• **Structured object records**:
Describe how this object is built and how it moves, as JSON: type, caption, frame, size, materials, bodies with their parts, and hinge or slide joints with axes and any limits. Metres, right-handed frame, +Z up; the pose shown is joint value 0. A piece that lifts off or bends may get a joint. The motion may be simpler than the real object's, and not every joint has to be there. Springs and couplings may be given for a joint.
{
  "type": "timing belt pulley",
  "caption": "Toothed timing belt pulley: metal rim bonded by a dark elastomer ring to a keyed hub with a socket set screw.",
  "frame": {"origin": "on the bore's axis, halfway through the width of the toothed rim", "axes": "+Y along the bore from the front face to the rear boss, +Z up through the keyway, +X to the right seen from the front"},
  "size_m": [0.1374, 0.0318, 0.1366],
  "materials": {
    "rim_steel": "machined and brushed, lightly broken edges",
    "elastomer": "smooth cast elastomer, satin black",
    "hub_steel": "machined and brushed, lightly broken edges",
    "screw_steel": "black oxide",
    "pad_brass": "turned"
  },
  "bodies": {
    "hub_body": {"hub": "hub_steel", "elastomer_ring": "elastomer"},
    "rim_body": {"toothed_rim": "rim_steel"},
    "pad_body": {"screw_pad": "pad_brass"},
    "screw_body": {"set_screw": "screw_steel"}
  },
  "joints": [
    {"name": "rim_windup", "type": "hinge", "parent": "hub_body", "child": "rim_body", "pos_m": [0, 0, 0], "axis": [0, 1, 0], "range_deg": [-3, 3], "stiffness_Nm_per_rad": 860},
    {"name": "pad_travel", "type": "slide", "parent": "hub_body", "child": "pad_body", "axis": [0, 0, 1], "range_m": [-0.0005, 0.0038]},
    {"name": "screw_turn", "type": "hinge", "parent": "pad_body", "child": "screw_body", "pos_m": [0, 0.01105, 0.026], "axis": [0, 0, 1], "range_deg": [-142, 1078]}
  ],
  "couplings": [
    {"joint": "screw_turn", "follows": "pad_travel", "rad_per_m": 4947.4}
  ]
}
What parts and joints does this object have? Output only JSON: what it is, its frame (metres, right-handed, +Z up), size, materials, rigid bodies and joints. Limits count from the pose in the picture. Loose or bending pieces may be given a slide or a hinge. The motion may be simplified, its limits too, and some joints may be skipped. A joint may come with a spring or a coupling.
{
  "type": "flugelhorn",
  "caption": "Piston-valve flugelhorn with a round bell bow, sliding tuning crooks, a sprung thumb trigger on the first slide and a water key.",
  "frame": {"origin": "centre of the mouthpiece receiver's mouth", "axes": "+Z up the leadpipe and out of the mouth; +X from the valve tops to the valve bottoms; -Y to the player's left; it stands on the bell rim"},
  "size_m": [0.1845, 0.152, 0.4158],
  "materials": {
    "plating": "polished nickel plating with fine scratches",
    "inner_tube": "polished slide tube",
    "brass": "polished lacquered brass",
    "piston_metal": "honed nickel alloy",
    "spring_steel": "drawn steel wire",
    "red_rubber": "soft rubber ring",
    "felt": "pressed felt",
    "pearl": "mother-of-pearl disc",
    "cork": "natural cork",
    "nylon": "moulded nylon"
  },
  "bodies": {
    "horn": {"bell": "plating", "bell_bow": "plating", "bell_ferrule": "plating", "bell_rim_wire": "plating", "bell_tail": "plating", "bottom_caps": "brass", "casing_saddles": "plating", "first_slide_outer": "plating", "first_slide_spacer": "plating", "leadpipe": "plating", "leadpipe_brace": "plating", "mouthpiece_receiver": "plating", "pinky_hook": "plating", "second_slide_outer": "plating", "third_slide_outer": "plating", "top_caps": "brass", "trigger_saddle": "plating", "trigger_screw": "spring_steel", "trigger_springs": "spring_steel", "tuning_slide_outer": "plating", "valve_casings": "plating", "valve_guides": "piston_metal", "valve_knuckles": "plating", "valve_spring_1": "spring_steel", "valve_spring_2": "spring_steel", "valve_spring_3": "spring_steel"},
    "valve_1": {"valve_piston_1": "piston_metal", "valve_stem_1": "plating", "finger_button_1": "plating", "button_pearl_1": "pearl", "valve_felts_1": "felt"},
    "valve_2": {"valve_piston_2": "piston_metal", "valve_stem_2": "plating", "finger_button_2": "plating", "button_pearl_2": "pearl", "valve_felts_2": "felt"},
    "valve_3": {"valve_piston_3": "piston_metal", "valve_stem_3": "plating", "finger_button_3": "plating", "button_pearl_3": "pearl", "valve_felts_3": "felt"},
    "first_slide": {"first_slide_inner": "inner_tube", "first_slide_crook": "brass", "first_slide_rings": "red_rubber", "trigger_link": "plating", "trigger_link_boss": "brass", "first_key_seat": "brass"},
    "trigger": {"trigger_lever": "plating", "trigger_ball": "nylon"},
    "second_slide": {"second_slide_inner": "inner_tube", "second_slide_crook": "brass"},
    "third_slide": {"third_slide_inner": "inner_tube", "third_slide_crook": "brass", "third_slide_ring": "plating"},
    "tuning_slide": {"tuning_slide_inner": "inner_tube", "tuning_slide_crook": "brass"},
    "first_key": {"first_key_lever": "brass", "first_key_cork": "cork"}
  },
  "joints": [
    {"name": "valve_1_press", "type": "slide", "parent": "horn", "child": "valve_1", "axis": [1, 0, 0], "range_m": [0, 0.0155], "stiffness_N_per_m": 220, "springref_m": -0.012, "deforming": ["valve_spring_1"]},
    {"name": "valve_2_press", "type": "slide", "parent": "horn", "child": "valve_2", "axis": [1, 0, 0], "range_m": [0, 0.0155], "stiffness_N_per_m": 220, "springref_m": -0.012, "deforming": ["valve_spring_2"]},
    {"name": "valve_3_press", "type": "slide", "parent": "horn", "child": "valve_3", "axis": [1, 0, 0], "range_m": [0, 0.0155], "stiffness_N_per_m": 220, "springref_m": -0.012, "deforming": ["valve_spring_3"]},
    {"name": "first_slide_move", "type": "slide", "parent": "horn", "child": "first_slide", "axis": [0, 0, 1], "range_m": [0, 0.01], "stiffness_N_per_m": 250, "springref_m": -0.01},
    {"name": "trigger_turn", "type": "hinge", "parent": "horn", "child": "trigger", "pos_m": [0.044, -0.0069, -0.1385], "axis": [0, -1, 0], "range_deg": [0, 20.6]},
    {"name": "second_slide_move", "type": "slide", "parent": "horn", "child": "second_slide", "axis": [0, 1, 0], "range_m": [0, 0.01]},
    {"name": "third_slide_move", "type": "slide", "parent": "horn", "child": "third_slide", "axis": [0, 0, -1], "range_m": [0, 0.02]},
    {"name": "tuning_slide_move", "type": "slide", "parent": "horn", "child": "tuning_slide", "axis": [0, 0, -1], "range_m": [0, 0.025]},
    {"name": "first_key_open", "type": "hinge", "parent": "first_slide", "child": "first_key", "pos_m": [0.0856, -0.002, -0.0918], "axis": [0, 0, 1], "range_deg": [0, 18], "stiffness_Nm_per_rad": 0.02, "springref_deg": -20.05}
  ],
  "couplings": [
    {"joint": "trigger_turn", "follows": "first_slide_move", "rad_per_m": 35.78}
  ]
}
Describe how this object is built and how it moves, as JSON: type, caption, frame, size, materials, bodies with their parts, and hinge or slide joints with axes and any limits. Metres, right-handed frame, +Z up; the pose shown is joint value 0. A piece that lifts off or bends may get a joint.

• **TASK OBJECTIVE**:
Reproduce each line of the material above precisely.

• **OUTPUT OF THE EXERCISE**:
Describe how this object is built and how it moves, as JSON: type, caption, frame, size, materials, bodies with their parts, and hinge or slide joints with axes and any limits. Metres, right-handed frame, +Z up; the pose shown is joint value 0. A piece that lifts off or bends may get a joint. The motion may be simpler than the real object's, and not every joint has to be there. Springs and couplings may be given for a joint.
{
  "type": "timing belt pulley",
  "caption": "Toothed timing belt pulley: metal rim bonded by a dark elastomer ring to a keyed hub with a socket set screw.",
  "frame": {"origin": "on the bore's axis, halfway through the width of the toothed rim", "axes": "+Y along the bore from the front face to the rear boss, +Z up through the keyway, +X to the right seen from the front"},
  "size_m": [0.1374, 0.0318, 0.1366],
  "materials": {
    "rim_steel": "machined and brushed, lightly broken edges",
    "elastomer": "smooth cast elastomer, satin black",
    "hub_steel": "machined and brushed, lightly broken edges",
    "screw_steel": "black oxide",
    "pad_brass": "turned"
  },
  "bodies": {
    "hub_body": {"hub": "hub_steel", "elastomer_ring": "elastomer"},
    "rim_body": {"toothed_rim": "rim_steel"},
    "pad_body": {"screw_pad": "pad_brass"},
    "screw_body": {"set_screw": "screw_steel"}
  },
  "joints": [
    {"name": "rim_windup", "type": "hinge", "parent": "hub_body", "child": "rim_body", "pos_m": [0, 0, 0], "axis": [0, 1, 0], "range_deg": [-3, 3], "stiffness_Nm_per_rad": 860},
    {"name": "pad_travel", "type": "slide", "parent": "hub_body", "child": "pad_body", "axis": [0, 0, 1], "range_m": [-0.0005, 0.0038]},
    {"name": "screw_turn", "type": "hinge", "parent": "pad_body", "child": "screw_body", "pos_m": [0, 0.01105, 0.026], "axis": [0, 0, 1], "range_deg": [-142, 1078]}
  ],
  "couplings": [
    {"joint": "screw_turn", "follows": "pad_travel", "rad_per_m": 4947.4}
  ]
}
What parts and joints does this object have? Output only JSON: what it is, its frame (metres, right-handed, +Z up), size, materials, rigid bodies and joints. Limits count from the pose in the picture. Loose or bending pieces may be given a slide or a hinge. The motion may be simplified, its limits too, and some joints may be skipped. A joint may come with a spring or a coupling.
{
  "type": "flugelhorn",
  "caption": "Piston-valve flugelhorn with a round bell bow, sliding tuning crooks, a sprung thumb trigger on the first slide and a water key.",
  "frame": {"origin": "centre of the mouthpiece receiver's mouth", "axes": "+Z up the leadpipe and out of the mouth; +X from the valve tops to the valve bottoms; -Y to the player's left; it stands on the bell rim"},
  "size_m": [0.1845, 0.152, 0.4158],
  "materials": {
    "plating": "polished nickel plating with fine scratches",
    "inner_tube": "polished slide tube",
    "brass": "polished lacquered brass",
    "piston_metal": "honed nickel alloy",
    "spring_steel": "drawn steel wire",
    "red_rubber": "soft rubber ring",
    "felt": "pressed felt",
    "pearl": "mother-of-pearl disc",
    "cork": "natural cork",
    "nylon": "moulded nylon"
  },
  "bodies": {
    "horn": {"bell": "plating", "bell_bow": "plating", "bell_ferrule": "plating", "bell_rim_wire": "plating", "bell_tail": "plating", "bottom_caps": "brass", "casing_saddles": "plating", "first_slide_outer": "plating", "first_slide_spacer": "plating", "leadpipe": "plating", "leadpipe_brace": "plating", "mouthpiece_receiver": "plating", "pinky_hook": "plating", "second_slide_outer": "plating", "third_slide_outer": "plating", "top_caps": "brass", "trigger_saddle": "plating", "trigger_screw": "spring_steel", "trigger_springs": "spring_steel", "tuning_slide_outer": "plating", "valve_casings": "plating", "valve_guides": "piston_metal", "valve_knuckles": "plating", "valve_spring_1": "spring_steel", "valve_spring_2": "spring_steel", "valve_spring_3": "spring_steel"},
    "valve_1": {"valve_piston_1": "piston_metal", "valve_stem_1": "plating", "finger_button_1": "plating", "button_pearl_1": "pearl", "valve_felts_1": "felt"},
    "valve_2": {"valve_piston_2": "piston_metal", "valve_stem_2": "plating", "finger_button_2": "plating", "button_pearl_2": "pearl", "valve_felts_2": "felt"},
    "valve_3": {"valve_piston_3": "piston_metal", "valve_stem_3": "plating", "finger_button_3": "plating", "button_pearl_3": "pearl", "valve_felts_3": "felt"},
    "first_slide": {"first_slide_inner": "inner_tube", "first_slide_crook": "brass", "first_slide_rings": "red_rubber", "trigger_link": "plating", "trigger_link_boss": "brass", "first_key_seat": "brass"},
    "trigger": {"trigger_lever": "plating", "trigger_ball": "nylon"},
    "second_slide": {"second_slide_inner": "inner_tube", "second_slide_crook": "brass"},
    "third_slide": {"third_slide_inner": "inner_tube", "third_slide_crook": "brass", "third_slide_ring": "plating"},
    "tuning_slide": {"tuning_slide_inner": "inner_tube", "tuning_slide_crook": "brass"},
    "first_key": {"first_key_lever": "brass", "first_key_cork": "cork"}
  },
  "joints": [
    {"name": "valve_1_press", "type": "slide", "parent": "horn", "child": "valve_1", "axis": [1, 0, 0], "range_m": [0, 0.0155], "stiffness_N_per_m": 220, "springref_m": -0.012, "deforming": ["valve_spring_1"]},
    {"name": "valve_2_press", "type": "slide", "parent": "horn", "child": "valve_2", "axis": [1, 0, 0], "range_m": [0, 0.0155], "stiffness_N_per_m": 220, "springref_m": -0.012, "deforming": ["valve_spring_2"]},
    {"name": "valve_3_press", "type": "slide", "parent": "horn", "child": "valve_3", "axis": [1, 0, 0], "range_m": [0, 0.0155], "stiffness_N_per_m": 220, "springref_m": -0.012, "deforming": ["valve_spring_3"]},
    {"name": "first_slide_move", "type": "slide", "parent": "horn", "child": "first_slide", "axis": [0, 0, 1], "range_m": [0, 0.01], "stiffness_N_per_m": 250, "springref_m": -0.01},
    {"name": "trigger_turn", "type": "hinge", "parent": "horn", "child": "trigger", "pos_m": [0.044, -0.0069, -0.1385], "axis": [0, -1, 0], "range_deg": [0, 20.6]},
    {"name": "second_slide_move", "type": "slide", "parent": "horn", "child": "second_slide", "axis": [0, 1, 0], "range_m": [0, 0.01]},
    {"name": "third_slide_move", "type": "slide", "parent": "horn", "child": "third_slide", "axis": [0, 0, -1], "range_m": [0, 0.02]},
    {"name": "tuning_slide_move", "type": "slide", "parent": "horn", "child": "tuning_slide", "axis": [0, 0, -1], "range_m": [0, 0.025]},
    {"name": "first_key_open", "type": "hinge", "parent": "first_slide", "child": "first_key", "pos_m": [0.0856, -0.002, -0.0918], "axis": [0, 0, 1], "range_deg": [0, 18], "stiffness_Nm_per_rad": 0.02, "springref_deg": -20.05}
  ],
  "couplings": [
    {"joint": "trigger_turn", "follows": "first_slide_move", "rad_per_m": 35.78}
  ]
}
Describe how this object is built and how it moves, as JSON: type, caption, frame, size, materials, bodies with their parts, and hinge or slide joints with axes and any limits. Metres, right-handed frame, +Z up; the pose shown is joint value 0. A piece that lifts off or bends may get a joint.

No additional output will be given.